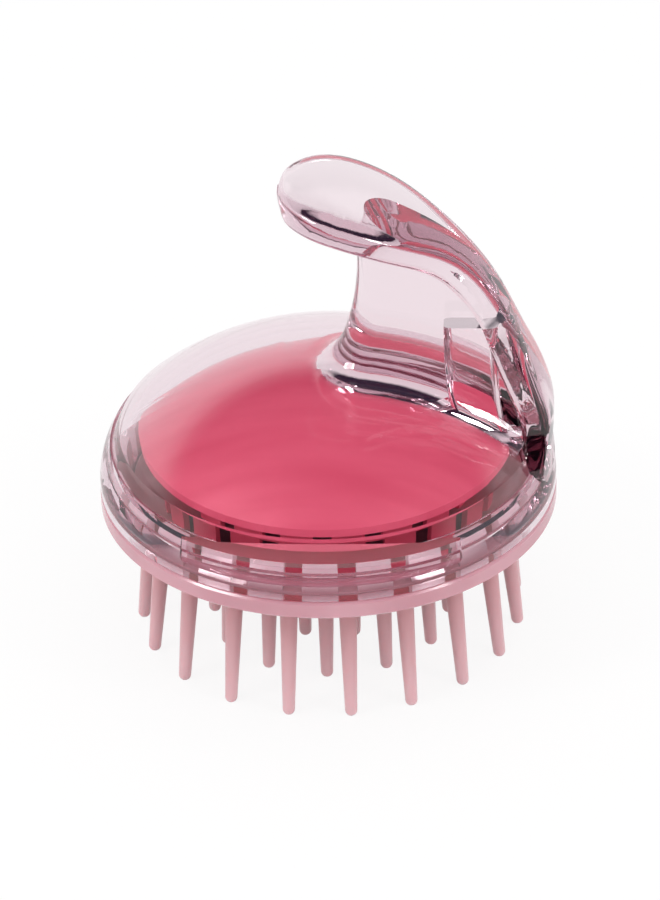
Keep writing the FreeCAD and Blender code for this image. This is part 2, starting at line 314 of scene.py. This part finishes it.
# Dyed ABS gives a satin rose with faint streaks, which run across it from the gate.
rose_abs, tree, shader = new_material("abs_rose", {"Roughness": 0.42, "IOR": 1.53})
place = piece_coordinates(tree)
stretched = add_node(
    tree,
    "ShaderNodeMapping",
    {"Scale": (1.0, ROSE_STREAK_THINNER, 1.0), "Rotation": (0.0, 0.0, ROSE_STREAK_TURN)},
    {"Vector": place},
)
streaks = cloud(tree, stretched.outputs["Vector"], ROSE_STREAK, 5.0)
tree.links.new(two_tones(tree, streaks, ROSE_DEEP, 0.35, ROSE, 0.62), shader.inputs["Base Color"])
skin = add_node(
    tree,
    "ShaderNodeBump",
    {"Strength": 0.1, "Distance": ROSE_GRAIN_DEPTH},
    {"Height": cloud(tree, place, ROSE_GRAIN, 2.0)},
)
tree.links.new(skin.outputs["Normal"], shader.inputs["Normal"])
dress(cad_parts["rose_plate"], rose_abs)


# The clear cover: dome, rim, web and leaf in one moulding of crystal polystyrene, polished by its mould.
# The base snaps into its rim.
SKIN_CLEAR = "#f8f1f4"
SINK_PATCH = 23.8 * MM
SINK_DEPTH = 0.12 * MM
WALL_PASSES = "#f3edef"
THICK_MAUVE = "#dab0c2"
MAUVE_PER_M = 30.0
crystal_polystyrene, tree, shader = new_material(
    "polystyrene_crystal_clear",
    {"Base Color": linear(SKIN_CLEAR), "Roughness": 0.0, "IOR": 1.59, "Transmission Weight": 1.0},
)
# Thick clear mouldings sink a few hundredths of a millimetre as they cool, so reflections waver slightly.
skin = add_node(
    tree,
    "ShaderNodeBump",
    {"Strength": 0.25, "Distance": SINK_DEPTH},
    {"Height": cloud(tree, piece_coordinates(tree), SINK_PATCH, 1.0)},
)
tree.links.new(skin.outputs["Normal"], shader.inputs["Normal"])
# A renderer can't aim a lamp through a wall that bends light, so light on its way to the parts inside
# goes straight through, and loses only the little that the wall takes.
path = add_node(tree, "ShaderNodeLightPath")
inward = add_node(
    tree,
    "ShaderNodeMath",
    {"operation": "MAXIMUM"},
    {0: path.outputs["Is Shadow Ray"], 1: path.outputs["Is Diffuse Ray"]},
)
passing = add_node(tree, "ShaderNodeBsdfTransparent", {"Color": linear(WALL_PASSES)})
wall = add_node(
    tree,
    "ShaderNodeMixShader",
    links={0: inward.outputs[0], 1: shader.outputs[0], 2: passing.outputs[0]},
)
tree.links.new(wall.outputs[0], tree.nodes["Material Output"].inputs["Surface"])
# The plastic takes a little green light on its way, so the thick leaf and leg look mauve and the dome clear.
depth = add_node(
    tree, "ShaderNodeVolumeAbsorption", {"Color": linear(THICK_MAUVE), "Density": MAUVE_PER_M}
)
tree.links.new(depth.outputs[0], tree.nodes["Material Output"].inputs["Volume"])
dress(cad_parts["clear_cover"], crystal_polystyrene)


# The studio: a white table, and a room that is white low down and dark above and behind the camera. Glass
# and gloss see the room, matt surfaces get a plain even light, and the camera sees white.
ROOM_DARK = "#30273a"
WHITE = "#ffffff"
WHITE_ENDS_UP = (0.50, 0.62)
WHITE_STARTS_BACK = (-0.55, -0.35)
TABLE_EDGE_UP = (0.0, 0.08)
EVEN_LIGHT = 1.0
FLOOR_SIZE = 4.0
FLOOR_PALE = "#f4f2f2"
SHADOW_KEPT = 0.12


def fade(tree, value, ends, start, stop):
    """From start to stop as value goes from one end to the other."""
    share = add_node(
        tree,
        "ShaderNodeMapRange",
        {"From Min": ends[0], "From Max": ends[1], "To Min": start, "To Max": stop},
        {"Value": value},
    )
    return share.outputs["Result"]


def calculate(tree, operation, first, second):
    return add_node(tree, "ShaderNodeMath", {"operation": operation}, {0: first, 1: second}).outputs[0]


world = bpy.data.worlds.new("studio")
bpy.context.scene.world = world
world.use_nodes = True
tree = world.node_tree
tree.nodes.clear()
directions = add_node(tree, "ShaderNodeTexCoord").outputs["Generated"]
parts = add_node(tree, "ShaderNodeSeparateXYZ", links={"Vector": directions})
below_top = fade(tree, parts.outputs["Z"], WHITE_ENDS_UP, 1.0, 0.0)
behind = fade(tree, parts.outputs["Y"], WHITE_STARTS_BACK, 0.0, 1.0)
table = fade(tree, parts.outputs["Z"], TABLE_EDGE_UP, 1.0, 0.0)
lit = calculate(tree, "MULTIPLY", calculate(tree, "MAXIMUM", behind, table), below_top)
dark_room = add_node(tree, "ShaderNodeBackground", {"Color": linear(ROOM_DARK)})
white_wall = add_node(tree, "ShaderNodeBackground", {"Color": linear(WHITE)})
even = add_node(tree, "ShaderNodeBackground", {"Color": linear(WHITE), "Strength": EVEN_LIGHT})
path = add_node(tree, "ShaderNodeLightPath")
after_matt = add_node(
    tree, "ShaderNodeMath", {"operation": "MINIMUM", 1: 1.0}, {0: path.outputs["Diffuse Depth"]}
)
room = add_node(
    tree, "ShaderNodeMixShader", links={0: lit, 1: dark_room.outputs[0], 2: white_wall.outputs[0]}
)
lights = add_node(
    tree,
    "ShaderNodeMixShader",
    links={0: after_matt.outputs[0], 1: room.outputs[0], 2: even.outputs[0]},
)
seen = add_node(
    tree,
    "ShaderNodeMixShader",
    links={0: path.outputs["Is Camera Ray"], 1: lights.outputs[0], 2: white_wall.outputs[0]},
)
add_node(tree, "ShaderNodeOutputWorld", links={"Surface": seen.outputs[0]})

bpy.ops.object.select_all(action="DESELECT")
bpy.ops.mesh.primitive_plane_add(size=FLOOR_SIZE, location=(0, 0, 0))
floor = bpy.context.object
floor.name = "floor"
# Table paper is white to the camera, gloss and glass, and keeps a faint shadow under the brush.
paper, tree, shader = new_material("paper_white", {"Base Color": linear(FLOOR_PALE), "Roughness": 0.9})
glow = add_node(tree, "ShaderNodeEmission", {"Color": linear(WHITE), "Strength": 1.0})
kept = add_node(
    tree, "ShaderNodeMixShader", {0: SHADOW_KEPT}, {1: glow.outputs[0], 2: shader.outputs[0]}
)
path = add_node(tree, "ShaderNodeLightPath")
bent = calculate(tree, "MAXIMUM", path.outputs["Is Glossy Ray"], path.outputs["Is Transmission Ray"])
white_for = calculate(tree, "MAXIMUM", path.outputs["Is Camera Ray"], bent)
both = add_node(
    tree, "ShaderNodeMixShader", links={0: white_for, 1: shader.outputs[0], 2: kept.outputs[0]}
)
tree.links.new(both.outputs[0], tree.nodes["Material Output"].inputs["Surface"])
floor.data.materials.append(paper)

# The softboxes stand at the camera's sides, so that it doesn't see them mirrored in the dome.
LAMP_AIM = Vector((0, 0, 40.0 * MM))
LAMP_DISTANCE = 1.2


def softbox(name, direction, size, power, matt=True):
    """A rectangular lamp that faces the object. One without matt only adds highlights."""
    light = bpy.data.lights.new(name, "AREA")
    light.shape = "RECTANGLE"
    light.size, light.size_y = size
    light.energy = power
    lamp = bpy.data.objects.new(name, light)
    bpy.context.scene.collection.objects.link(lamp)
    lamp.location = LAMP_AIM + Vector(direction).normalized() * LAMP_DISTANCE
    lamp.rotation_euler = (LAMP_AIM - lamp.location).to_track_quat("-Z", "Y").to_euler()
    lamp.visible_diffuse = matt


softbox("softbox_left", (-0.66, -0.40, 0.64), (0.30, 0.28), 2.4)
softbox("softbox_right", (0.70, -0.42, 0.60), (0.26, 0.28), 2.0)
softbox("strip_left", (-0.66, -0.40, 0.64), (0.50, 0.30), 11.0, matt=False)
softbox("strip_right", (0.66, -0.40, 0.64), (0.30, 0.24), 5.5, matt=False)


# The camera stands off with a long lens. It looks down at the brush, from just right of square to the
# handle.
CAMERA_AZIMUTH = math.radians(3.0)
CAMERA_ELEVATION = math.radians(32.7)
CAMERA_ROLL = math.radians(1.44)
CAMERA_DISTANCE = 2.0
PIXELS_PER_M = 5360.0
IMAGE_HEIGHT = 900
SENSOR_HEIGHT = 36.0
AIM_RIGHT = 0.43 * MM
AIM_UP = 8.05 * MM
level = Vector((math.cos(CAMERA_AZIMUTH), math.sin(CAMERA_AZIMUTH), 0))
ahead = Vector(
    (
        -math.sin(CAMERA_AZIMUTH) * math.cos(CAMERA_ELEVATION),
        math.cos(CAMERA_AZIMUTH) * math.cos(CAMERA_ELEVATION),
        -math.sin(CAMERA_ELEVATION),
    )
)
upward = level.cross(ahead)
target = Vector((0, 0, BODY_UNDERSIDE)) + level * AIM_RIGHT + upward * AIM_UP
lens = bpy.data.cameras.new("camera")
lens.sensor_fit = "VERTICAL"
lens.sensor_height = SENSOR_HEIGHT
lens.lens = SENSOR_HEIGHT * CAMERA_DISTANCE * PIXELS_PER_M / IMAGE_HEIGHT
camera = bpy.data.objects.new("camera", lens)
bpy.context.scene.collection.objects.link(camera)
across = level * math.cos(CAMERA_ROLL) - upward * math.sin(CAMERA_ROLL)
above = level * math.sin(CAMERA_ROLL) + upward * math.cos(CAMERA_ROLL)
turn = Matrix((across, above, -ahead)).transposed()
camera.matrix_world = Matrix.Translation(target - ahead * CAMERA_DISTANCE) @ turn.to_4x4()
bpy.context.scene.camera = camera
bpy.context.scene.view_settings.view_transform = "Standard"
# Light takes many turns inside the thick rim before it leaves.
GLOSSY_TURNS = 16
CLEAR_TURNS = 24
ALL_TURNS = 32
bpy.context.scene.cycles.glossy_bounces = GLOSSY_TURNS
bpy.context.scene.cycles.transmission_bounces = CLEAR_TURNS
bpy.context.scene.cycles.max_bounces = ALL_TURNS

----

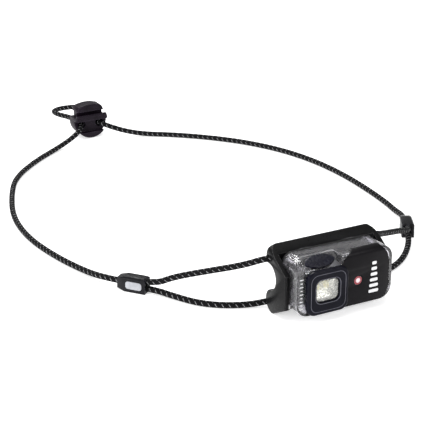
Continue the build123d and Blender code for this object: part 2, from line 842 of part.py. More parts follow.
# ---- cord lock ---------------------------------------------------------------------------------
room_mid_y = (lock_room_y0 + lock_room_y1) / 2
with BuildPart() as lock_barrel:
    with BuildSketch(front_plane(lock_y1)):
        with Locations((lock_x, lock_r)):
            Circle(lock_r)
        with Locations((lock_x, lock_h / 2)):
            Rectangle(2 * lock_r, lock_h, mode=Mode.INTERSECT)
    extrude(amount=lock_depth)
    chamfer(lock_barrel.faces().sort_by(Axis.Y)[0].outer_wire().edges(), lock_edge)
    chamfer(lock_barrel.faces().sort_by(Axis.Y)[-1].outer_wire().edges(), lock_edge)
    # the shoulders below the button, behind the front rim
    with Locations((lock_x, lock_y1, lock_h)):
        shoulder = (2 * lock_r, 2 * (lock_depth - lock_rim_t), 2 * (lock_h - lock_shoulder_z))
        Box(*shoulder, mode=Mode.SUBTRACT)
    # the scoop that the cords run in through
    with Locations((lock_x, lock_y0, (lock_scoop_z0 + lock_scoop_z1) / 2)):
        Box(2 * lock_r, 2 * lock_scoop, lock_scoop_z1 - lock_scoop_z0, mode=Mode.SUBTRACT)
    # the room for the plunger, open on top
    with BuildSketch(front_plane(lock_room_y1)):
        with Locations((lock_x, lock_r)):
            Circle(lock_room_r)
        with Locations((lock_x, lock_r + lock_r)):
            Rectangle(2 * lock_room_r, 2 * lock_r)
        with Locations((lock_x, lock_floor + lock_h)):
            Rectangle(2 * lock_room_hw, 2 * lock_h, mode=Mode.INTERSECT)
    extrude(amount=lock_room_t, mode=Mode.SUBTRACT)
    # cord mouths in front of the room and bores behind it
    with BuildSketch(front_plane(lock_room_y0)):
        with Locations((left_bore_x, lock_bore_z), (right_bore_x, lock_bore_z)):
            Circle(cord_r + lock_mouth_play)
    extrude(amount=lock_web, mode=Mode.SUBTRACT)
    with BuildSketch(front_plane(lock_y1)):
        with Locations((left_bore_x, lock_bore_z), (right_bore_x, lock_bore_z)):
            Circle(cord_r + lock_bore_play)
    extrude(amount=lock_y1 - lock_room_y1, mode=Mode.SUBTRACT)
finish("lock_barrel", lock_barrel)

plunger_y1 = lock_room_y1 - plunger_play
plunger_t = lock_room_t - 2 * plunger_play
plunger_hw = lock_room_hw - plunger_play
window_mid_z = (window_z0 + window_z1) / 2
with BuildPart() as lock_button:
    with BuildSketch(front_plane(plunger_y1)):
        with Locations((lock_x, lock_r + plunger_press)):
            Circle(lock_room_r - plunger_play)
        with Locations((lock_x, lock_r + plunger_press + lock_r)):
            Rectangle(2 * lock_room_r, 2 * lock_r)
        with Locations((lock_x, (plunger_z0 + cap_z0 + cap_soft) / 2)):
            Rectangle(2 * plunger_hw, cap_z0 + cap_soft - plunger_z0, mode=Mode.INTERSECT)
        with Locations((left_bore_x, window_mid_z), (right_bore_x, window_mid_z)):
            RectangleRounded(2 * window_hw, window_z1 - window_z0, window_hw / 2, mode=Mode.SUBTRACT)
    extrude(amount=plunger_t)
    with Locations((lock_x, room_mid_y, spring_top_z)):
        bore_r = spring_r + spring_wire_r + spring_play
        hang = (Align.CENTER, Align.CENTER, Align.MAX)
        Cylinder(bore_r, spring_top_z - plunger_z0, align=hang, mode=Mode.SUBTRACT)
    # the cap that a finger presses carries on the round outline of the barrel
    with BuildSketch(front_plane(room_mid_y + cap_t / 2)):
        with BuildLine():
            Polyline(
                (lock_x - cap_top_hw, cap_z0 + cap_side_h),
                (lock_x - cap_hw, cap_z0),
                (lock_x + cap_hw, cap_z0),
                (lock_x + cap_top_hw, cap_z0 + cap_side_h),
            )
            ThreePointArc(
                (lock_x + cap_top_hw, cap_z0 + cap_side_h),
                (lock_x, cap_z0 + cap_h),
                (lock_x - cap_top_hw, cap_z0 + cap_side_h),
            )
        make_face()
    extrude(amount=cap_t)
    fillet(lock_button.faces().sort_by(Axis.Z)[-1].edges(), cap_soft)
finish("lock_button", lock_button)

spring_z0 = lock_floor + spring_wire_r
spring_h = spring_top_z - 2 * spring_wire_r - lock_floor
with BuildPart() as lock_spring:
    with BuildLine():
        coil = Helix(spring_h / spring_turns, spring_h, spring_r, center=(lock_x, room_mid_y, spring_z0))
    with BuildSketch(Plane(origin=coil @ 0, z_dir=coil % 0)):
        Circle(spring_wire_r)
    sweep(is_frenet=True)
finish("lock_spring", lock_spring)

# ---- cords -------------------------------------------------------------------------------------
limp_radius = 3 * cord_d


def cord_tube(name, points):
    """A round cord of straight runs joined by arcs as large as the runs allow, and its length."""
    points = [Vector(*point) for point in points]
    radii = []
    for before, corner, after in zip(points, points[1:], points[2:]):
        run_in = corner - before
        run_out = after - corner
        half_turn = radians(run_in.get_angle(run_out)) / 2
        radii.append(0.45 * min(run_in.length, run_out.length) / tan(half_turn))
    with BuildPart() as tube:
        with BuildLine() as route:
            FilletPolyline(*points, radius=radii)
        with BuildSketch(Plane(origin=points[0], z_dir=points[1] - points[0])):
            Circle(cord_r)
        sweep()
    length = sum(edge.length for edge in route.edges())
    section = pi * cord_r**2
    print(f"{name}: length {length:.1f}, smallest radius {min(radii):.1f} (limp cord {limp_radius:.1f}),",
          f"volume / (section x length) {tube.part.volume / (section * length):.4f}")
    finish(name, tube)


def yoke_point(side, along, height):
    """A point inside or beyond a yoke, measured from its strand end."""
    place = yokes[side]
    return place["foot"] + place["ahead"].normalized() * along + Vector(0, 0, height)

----

- **Work to do**: Identify the lines of the data that contain the word "Blender". Copy each of them.

- **Complete output**:
Keep writing the FreeCAD and Blender code for this image. This is part 2, starting at line 314 of scene.py. This part finishes it.
Continue the build123d and Blender code for this object: part 2, from line 842 of part.py. More parts follow.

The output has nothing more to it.